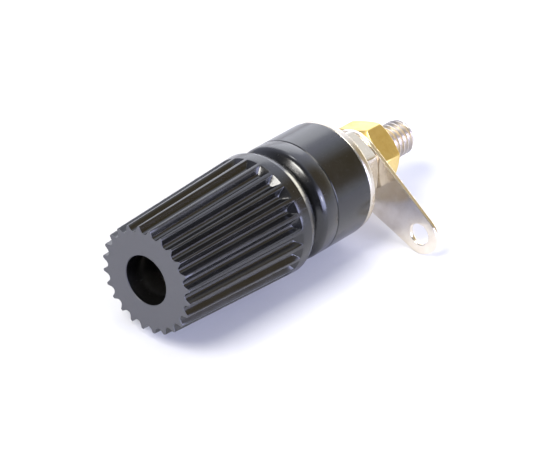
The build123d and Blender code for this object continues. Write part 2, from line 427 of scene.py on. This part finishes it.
# Spring washer. A square wire coiled to one turn, cut on the slant and nickel plated; the
# nut has pressed it flat.
spring_radius, spring_rear_y = 3.6, 7.2
middle_radius, middle_y = (stud_hole + spring_radius) / 2, (washer_rear_y + spring_rear_y) / 2
gap_angle, gap_turn, gap_slant = 0.5 / middle_radius, math.radians(90 - 139.5), math.radians(20)
square_edge = 1.0
spring_bm = bmesh.new()
section = [
    (washer_rear_y, stud_hole), (washer_rear_y, spring_radius),
    (spring_rear_y, spring_radius), (spring_rear_y, stud_hole),
]
corners = [spring_bm.verts.new((0, y * mm, radius * mm)) for y, radius in section]
wire_end = spring_bm.faces.new(corners)
swept = bmesh.ops.spin(
    spring_bm, geom=[wire_end], cent=(0, 0, 0), axis=(0, 1, 0), angle=2 * math.pi - gap_angle, steps=80
)
bmesh.ops.recalc_face_normals(spring_bm, faces=spring_bm.faces)
soften(spring_bm, [e for e in spring_bm.edges if e.calc_face_angle(0) > square_edge], 0.1)
for v in spring_bm.verts:
    slant = math.tan(gap_slant) * (v.co.y - middle_y * mm) / (middle_radius * mm)
    v.co = Matrix.Rotation(slant + gap_angle / 2 + gap_turn, 3, "Y") @ v.co
spring_washer = piece("spring_washer_coiled", spring_bm)
even_shading(spring_washer)
dress(spring_washer, nickel, "terminal", "spring_washer")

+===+

• **Stated exercise**: Your task is to quote all of the data word for word.

• **Task result**:
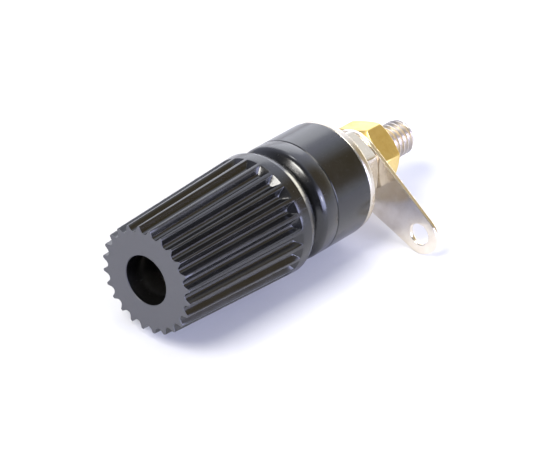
The build123d and Blender code for this object continues. Write part 2, from line 427 of scene.py on. This part finishes it.
# Spring washer. A square wire coiled to one turn, cut on the slant and nickel plated; the
# nut has pressed it flat.
spring_radius, spring_rear_y = 3.6, 7.2
middle_radius, middle_y = (stud_hole + spring_radius) / 2, (washer_rear_y + spring_rear_y) / 2
gap_angle, gap_turn, gap_slant = 0.5 / middle_radius, math.radians(90 - 139.5), math.radians(20)
square_edge = 1.0
spring_bm = bmesh.new()
section = [
    (washer_rear_y, stud_hole), (washer_rear_y, spring_radius),
    (spring_rear_y, spring_radius), (spring_rear_y, stud_hole),
]
corners = [spring_bm.verts.new((0, y * mm, radius * mm)) for y, radius in section]
wire_end = spring_bm.faces.new(corners)
swept = bmesh.ops.spin(
    spring_bm, geom=[wire_end], cent=(0, 0, 0), axis=(0, 1, 0), angle=2 * math.pi - gap_angle, steps=80
)
bmesh.ops.recalc_face_normals(spring_bm, faces=spring_bm.faces)
soften(spring_bm, [e for e in spring_bm.edges if e.calc_face_angle(0) > square_edge], 0.1)
for v in spring_bm.verts:
    slant = math.tan(gap_slant) * (v.co.y - middle_y * mm) / (middle_radius * mm)
    v.co = Matrix.Rotation(slant + gap_angle / 2 + gap_turn, 3, "Y") @ v.co
spring_washer = piece("spring_washer_coiled", spring_bm)
even_shading(spring_washer)
dress(spring_washer, nickel, "terminal", "spring_washer")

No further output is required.